## EXERCISE DATA
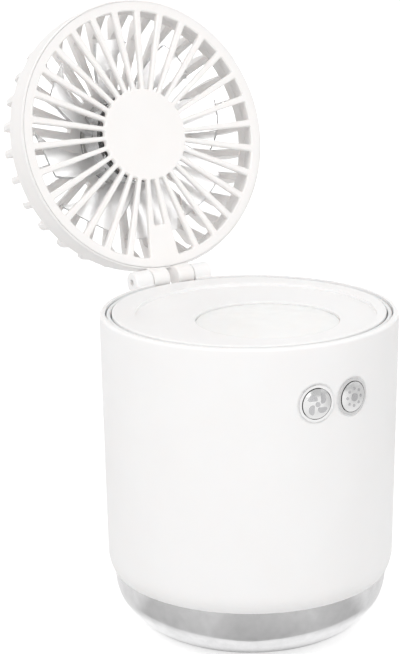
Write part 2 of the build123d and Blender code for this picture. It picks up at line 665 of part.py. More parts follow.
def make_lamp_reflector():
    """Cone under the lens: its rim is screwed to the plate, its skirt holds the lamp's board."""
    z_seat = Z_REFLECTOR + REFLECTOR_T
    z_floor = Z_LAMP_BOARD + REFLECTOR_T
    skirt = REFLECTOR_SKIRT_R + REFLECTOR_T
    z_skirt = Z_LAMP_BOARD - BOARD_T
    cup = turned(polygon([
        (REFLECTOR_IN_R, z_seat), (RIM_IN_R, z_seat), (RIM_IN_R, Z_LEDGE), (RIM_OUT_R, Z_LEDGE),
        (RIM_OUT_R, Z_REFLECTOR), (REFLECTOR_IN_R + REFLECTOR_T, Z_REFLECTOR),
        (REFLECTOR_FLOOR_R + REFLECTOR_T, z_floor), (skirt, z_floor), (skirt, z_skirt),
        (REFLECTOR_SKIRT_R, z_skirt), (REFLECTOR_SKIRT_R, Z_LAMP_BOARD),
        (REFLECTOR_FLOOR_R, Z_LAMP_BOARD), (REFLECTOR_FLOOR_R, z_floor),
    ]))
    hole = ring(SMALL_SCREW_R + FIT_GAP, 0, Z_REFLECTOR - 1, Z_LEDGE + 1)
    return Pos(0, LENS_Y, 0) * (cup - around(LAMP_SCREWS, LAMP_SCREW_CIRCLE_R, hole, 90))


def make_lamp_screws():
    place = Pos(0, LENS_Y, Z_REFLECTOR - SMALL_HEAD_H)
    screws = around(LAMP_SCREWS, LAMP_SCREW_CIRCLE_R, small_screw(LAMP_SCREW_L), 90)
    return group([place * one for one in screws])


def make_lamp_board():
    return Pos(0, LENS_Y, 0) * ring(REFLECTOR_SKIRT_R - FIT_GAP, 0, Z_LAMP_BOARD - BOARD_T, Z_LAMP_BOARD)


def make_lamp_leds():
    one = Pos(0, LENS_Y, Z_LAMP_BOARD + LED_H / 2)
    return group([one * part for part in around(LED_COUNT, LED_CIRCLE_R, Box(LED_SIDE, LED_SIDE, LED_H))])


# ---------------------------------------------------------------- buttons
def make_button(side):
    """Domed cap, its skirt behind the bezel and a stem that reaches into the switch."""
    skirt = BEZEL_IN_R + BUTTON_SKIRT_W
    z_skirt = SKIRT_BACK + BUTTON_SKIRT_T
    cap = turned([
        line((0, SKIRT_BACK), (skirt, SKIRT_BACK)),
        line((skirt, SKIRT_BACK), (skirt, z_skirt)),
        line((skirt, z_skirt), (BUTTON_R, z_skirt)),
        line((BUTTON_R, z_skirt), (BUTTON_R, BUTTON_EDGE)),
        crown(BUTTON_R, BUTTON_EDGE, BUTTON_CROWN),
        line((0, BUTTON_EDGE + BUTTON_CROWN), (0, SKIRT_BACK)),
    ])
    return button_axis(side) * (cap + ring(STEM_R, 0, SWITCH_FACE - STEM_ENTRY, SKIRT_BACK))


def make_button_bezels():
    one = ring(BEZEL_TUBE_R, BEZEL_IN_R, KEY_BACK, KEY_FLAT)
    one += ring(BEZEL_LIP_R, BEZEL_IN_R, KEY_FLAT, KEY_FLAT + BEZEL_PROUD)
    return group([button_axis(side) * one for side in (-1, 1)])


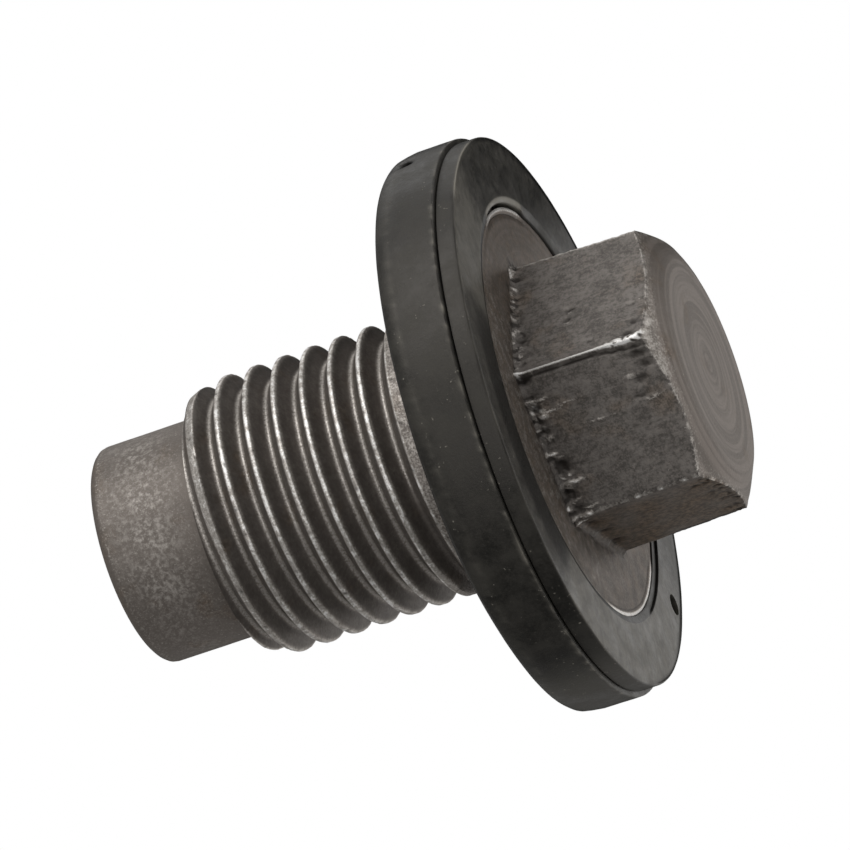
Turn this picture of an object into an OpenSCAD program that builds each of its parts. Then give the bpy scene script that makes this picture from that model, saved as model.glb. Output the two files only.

## PROBLEM REQUIREMENTS
The entries above should be repeated exactly, every one of them.

## TASK SOLUTION
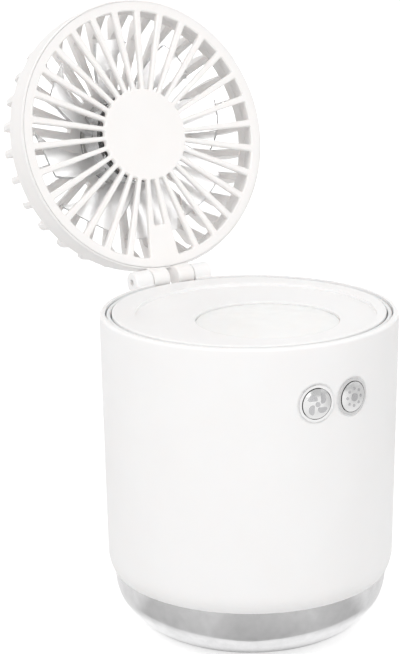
Write part 2 of the build123d and Blender code for this picture. It picks up at line 665 of part.py. More parts follow.
def make_lamp_reflector():
    """Cone under the lens: its rim is screwed to the plate, its skirt holds the lamp's board."""
    z_seat = Z_REFLECTOR + REFLECTOR_T
    z_floor = Z_LAMP_BOARD + REFLECTOR_T
    skirt = REFLECTOR_SKIRT_R + REFLECTOR_T
    z_skirt = Z_LAMP_BOARD - BOARD_T
    cup = turned(polygon([
        (REFLECTOR_IN_R, z_seat), (RIM_IN_R, z_seat), (RIM_IN_R, Z_LEDGE), (RIM_OUT_R, Z_LEDGE),
        (RIM_OUT_R, Z_REFLECTOR), (REFLECTOR_IN_R + REFLECTOR_T, Z_REFLECTOR),
        (REFLECTOR_FLOOR_R + REFLECTOR_T, z_floor), (skirt, z_floor), (skirt, z_skirt),
        (REFLECTOR_SKIRT_R, z_skirt), (REFLECTOR_SKIRT_R, Z_LAMP_BOARD),
        (REFLECTOR_FLOOR_R, Z_LAMP_BOARD), (REFLECTOR_FLOOR_R, z_floor),
    ]))
    hole = ring(SMALL_SCREW_R + FIT_GAP, 0, Z_REFLECTOR - 1, Z_LEDGE + 1)
    return Pos(0, LENS_Y, 0) * (cup - around(LAMP_SCREWS, LAMP_SCREW_CIRCLE_R, hole, 90))


def make_lamp_screws():
    place = Pos(0, LENS_Y, Z_REFLECTOR - SMALL_HEAD_H)
    screws = around(LAMP_SCREWS, LAMP_SCREW_CIRCLE_R, small_screw(LAMP_SCREW_L), 90)
    return group([place * one for one in screws])


def make_lamp_board():
    return Pos(0, LENS_Y, 0) * ring(REFLECTOR_SKIRT_R - FIT_GAP, 0, Z_LAMP_BOARD - BOARD_T, Z_LAMP_BOARD)


def make_lamp_leds():
    one = Pos(0, LENS_Y, Z_LAMP_BOARD + LED_H / 2)
    return group([one * part for part in around(LED_COUNT, LED_CIRCLE_R, Box(LED_SIDE, LED_SIDE, LED_H))])


# ---------------------------------------------------------------- buttons
def make_button(side):
    """Domed cap, its skirt behind the bezel and a stem that reaches into the switch."""
    skirt = BEZEL_IN_R + BUTTON_SKIRT_W
    z_skirt = SKIRT_BACK + BUTTON_SKIRT_T
    cap = turned([
        line((0, SKIRT_BACK), (skirt, SKIRT_BACK)),
        line((skirt, SKIRT_BACK), (skirt, z_skirt)),
        line((skirt, z_skirt), (BUTTON_R, z_skirt)),
        line((BUTTON_R, z_skirt), (BUTTON_R, BUTTON_EDGE)),
        crown(BUTTON_R, BUTTON_EDGE, BUTTON_CROWN),
        line((0, BUTTON_EDGE + BUTTON_CROWN), (0, SKIRT_BACK)),
    ])
    return button_axis(side) * (cap + ring(STEM_R, 0, SWITCH_FACE - STEM_ENTRY, SKIRT_BACK))


def make_button_bezels():
    one = ring(BEZEL_TUBE_R, BEZEL_IN_R, KEY_BACK, KEY_FLAT)
    one += ring(BEZEL_LIP_R, BEZEL_IN_R, KEY_FLAT, KEY_FLAT + BEZEL_PROUD)
    return group([button_axis(side) * one for side in (-1, 1)])


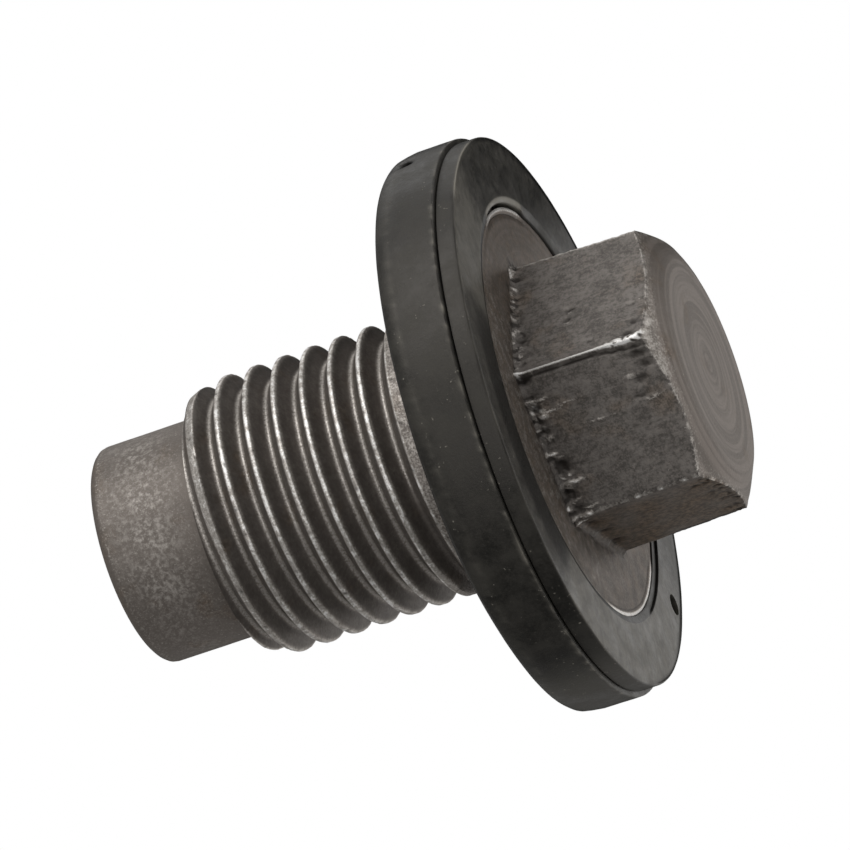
Turn this picture of an object into an OpenSCAD program that builds each of its parts. Then give the bpy scene script that makes this picture from that model, saved as model.glb. Output the two files only.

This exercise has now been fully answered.